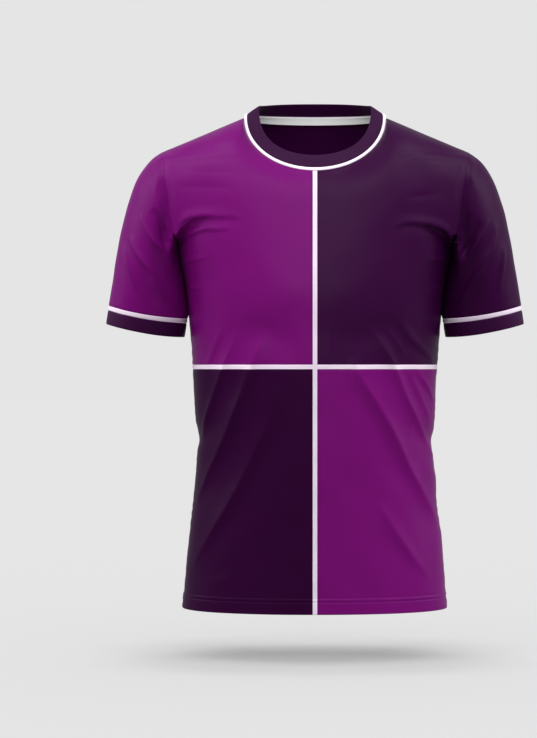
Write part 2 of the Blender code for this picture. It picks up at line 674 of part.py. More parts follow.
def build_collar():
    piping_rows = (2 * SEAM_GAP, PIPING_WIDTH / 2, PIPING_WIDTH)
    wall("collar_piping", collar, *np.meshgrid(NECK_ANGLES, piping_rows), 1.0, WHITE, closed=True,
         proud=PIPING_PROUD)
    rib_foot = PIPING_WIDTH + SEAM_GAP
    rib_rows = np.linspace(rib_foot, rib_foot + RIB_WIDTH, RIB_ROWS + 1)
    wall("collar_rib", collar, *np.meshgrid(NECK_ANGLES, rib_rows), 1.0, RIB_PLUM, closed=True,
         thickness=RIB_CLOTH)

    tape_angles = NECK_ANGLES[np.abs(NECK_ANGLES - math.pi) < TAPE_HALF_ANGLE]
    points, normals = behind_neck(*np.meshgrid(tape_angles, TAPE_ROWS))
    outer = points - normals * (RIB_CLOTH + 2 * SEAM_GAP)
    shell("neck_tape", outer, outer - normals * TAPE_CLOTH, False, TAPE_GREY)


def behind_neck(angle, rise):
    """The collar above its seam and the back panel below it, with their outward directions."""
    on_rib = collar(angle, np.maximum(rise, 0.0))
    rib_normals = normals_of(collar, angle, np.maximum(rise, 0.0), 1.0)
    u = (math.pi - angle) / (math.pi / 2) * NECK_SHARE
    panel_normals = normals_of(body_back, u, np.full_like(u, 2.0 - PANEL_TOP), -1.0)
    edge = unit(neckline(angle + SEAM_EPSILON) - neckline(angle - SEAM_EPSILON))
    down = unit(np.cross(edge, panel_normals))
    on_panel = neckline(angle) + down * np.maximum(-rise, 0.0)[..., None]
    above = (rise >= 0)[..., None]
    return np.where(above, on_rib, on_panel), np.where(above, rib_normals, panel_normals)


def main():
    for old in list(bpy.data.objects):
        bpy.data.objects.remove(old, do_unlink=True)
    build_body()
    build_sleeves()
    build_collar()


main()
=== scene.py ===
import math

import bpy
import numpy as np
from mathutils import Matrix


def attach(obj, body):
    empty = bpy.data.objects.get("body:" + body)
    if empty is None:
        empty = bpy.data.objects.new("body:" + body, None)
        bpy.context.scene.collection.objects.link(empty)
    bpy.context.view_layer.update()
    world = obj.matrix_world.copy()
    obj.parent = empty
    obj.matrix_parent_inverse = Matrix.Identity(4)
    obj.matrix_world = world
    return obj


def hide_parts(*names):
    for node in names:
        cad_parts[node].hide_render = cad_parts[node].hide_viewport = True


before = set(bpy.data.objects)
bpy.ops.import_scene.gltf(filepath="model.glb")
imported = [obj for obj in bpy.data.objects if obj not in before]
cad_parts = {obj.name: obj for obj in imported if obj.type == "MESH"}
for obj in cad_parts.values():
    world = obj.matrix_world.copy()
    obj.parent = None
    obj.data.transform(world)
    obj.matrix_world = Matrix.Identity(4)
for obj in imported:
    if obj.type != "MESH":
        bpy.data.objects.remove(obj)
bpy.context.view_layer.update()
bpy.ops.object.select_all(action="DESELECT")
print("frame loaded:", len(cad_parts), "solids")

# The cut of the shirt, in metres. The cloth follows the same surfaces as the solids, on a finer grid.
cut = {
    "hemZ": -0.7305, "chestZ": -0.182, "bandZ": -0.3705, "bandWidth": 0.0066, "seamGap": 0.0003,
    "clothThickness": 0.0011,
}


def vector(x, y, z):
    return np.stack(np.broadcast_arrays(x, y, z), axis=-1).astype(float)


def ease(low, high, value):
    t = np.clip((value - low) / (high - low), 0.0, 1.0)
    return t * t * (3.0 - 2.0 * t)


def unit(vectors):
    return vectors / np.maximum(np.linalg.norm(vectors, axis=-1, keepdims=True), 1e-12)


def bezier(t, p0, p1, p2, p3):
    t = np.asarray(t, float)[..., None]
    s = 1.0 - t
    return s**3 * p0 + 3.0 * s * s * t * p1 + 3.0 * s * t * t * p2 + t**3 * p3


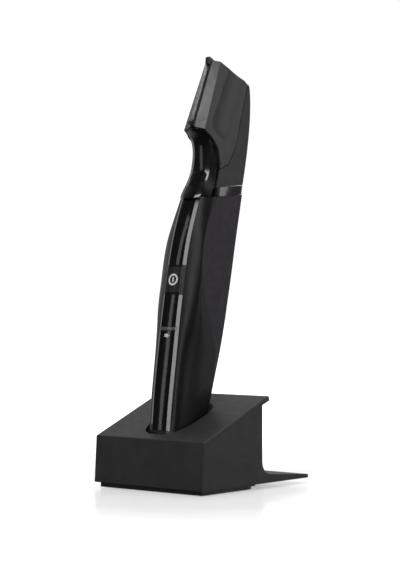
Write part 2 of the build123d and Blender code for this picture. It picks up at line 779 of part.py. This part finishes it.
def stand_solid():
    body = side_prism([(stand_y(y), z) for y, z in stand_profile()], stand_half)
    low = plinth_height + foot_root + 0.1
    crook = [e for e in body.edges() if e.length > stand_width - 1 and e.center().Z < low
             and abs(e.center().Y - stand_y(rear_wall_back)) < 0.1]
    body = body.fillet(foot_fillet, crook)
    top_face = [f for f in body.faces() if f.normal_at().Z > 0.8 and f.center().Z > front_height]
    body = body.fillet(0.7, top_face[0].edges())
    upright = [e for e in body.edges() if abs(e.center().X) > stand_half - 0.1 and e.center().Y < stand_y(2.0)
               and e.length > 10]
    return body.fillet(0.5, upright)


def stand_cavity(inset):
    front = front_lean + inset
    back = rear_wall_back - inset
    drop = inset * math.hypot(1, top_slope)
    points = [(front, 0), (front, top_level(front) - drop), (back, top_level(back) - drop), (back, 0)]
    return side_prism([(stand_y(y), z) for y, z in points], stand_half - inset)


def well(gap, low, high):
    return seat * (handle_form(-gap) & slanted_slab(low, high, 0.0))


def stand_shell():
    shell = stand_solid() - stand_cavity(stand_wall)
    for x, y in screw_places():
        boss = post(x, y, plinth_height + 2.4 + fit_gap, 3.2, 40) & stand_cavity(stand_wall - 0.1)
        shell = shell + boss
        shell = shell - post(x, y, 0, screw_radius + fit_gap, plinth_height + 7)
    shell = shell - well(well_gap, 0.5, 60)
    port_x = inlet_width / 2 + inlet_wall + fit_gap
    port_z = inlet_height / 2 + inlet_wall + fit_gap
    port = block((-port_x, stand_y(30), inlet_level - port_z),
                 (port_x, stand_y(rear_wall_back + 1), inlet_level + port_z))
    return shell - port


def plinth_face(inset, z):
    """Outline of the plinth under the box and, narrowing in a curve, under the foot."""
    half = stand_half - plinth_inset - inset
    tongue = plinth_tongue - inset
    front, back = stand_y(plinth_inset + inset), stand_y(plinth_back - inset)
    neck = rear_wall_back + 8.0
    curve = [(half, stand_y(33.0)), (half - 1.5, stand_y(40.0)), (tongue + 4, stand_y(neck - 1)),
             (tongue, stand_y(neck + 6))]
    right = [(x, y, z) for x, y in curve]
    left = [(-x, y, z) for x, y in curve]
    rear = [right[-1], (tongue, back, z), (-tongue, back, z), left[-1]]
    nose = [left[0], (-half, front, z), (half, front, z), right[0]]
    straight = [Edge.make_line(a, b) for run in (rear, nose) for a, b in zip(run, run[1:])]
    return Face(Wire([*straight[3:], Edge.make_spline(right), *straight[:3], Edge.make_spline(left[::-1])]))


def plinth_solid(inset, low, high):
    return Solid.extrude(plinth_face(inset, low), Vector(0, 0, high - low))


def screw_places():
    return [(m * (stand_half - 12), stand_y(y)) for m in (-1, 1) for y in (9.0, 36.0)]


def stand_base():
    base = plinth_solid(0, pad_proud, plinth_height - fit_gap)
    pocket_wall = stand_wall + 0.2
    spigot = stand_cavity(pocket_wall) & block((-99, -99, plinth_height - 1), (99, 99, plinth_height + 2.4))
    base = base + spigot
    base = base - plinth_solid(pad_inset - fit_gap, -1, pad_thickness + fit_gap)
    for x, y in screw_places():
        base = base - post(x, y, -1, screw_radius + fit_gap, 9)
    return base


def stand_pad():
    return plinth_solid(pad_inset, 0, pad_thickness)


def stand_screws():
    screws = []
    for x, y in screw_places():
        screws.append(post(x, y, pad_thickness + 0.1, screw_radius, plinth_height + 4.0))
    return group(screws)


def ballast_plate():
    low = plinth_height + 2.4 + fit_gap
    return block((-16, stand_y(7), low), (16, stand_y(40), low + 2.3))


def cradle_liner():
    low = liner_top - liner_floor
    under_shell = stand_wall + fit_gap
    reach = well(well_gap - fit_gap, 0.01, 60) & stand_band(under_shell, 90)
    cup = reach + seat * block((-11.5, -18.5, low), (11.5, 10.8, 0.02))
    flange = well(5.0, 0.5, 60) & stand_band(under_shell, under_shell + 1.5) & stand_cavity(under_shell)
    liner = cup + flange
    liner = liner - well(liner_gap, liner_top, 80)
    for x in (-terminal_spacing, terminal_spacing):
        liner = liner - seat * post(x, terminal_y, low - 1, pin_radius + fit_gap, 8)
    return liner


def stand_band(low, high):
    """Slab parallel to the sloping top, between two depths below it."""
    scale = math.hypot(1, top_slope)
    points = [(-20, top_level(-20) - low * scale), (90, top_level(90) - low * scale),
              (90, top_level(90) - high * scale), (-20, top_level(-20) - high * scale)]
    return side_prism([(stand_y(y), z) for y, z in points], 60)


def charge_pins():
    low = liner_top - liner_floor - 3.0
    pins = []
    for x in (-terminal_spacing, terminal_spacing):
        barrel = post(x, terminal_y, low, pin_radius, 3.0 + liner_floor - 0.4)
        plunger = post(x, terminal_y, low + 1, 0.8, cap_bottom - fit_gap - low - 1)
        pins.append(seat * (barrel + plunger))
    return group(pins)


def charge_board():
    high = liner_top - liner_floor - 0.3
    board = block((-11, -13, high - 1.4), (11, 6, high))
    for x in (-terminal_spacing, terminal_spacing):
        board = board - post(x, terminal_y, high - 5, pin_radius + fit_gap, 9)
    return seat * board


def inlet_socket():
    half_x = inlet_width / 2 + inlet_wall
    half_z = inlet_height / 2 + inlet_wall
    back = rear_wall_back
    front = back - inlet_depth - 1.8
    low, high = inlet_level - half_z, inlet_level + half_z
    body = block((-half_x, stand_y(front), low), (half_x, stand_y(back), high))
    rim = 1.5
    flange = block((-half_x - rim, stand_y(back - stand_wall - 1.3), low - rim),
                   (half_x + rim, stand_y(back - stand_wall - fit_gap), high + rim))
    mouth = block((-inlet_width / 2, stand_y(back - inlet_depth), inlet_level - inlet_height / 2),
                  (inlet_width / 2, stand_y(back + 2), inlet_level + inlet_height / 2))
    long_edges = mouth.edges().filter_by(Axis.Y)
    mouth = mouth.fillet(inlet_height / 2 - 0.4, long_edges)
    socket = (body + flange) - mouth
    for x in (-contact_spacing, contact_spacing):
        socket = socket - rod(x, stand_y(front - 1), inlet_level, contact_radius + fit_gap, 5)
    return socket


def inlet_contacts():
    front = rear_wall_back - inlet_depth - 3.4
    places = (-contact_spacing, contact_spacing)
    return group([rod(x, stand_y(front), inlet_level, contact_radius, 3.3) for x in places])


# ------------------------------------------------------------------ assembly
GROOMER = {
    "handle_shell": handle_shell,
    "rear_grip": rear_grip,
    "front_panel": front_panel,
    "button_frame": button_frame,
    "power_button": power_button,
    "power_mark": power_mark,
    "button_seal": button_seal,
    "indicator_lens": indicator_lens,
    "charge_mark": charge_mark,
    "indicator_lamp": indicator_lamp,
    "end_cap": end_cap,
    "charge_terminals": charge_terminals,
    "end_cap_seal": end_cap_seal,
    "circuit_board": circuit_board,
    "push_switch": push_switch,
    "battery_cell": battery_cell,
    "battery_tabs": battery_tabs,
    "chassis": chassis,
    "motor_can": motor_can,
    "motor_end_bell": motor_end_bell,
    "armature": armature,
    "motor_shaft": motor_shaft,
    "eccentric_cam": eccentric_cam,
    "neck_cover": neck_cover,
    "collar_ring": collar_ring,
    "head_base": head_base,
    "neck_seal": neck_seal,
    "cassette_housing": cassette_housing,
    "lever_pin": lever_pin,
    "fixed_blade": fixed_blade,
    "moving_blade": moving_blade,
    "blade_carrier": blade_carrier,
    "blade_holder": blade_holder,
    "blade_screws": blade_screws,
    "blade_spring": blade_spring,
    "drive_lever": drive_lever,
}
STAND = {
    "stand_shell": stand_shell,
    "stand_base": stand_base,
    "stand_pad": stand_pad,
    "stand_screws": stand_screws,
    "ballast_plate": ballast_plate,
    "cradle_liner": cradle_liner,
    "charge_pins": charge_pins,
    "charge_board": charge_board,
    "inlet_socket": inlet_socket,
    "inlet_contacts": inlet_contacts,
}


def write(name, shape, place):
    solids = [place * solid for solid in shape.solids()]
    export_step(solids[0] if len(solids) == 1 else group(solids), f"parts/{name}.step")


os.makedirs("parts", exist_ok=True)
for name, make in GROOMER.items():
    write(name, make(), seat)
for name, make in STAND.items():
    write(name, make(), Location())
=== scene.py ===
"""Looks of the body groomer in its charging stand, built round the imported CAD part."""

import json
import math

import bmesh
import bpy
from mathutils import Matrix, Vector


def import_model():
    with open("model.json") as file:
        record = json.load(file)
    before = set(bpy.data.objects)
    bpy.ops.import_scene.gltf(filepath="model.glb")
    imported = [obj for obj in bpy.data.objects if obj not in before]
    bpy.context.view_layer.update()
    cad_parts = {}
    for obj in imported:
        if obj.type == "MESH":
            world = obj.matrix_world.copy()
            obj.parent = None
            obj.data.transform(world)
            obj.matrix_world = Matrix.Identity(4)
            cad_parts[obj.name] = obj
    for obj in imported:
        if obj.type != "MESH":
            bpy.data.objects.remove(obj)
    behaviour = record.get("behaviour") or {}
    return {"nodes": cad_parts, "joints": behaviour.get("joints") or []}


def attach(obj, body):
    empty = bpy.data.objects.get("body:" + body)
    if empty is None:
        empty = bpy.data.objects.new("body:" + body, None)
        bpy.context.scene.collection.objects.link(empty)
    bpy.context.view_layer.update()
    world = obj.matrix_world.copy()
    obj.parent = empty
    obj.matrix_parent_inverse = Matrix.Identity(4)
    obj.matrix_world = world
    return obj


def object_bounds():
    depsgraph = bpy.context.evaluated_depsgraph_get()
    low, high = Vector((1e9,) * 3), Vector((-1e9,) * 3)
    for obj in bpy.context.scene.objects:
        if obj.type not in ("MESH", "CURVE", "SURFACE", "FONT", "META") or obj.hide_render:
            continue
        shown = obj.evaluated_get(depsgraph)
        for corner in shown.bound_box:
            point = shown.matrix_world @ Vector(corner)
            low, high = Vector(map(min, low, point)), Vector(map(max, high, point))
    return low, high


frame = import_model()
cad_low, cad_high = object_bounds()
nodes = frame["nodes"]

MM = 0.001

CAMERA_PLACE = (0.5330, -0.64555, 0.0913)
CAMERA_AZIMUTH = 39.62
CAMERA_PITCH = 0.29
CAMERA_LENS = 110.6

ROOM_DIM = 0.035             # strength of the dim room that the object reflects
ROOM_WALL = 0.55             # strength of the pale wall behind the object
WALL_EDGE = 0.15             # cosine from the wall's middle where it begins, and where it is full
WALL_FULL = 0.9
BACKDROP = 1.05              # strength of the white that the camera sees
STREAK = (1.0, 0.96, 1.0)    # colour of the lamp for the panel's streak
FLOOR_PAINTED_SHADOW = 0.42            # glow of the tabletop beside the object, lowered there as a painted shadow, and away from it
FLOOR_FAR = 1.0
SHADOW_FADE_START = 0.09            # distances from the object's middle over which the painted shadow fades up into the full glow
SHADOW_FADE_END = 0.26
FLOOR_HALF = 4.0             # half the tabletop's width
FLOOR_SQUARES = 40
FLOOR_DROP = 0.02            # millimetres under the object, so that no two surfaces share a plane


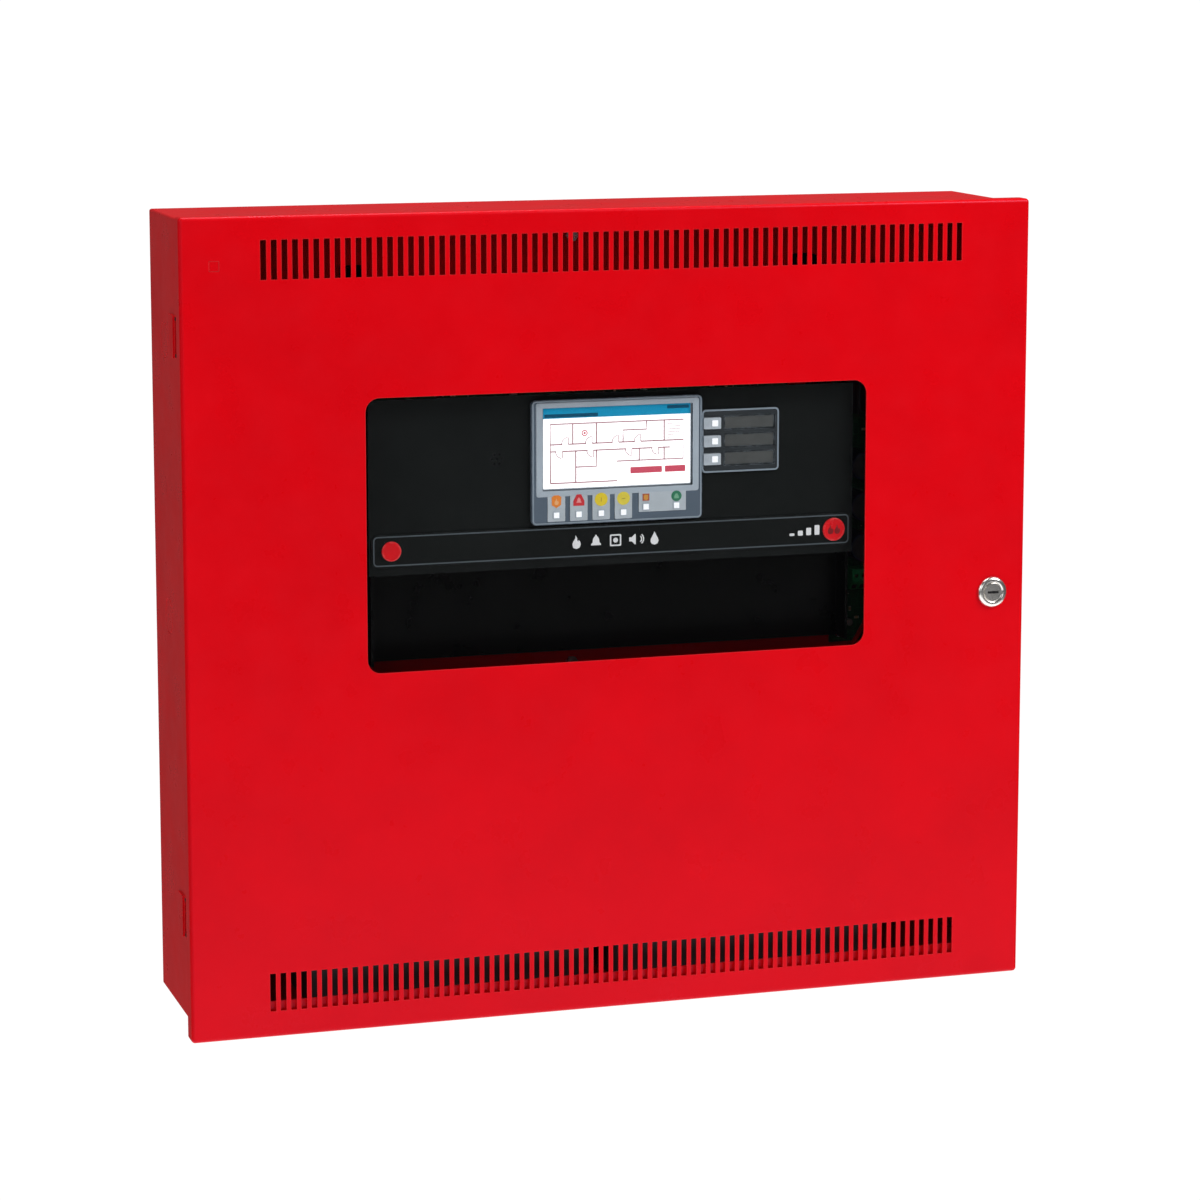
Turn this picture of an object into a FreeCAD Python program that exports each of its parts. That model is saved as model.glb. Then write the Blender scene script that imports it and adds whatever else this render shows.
★ ★ ★
◆ **WHAT NEEDS TO BE DONE**: Above are the entries. Quote exactly the lines from the one bearing "export_step(solids[0] if len(solids)" through the one bearing "low, high = Vector((1e9,)".

◆ **REPLY**:
    export_step(solids[0] if len(solids) == 1 else group(solids), f"parts/{name}.step")


os.makedirs("parts", exist_ok=True)
for name, make in GROOMER.items():
    write(name, make(), seat)
for name, make in STAND.items():
    write(name, make(), Location())
=== scene.py ===
"""Looks of the body groomer in its charging stand, built round the imported CAD part."""

import json
import math

import bmesh
import bpy
from mathutils import Matrix, Vector


def import_model():
    with open("model.json") as file:
        record = json.load(file)
    before = set(bpy.data.objects)
    bpy.ops.import_scene.gltf(filepath="model.glb")
    imported = [obj for obj in bpy.data.objects if obj not in before]
    bpy.context.view_layer.update()
    cad_parts = {}
    for obj in imported:
        if obj.type == "MESH":
            world = obj.matrix_world.copy()
            obj.parent = None
            obj.data.transform(world)
            obj.matrix_world = Matrix.Identity(4)
            cad_parts[obj.name] = obj
    for obj in imported:
        if obj.type != "MESH":
            bpy.data.objects.remove(obj)
    behaviour = record.get("behaviour") or {}
    return {"nodes": cad_parts, "joints": behaviour.get("joints") or []}


def attach(obj, body):
    empty = bpy.data.objects.get("body:" + body)
    if empty is None:
        empty = bpy.data.objects.new("body:" + body, None)
        bpy.context.scene.collection.objects.link(empty)
    bpy.context.view_layer.update()
    world = obj.matrix_world.copy()
    obj.parent = empty
    obj.matrix_parent_inverse = Matrix.Identity(4)
    obj.matrix_world = world
    return obj


def object_bounds():
    depsgraph = bpy.context.evaluated_depsgraph_get()
    low, high = Vector((1e9,) * 3), Vector((-1e9,) * 3)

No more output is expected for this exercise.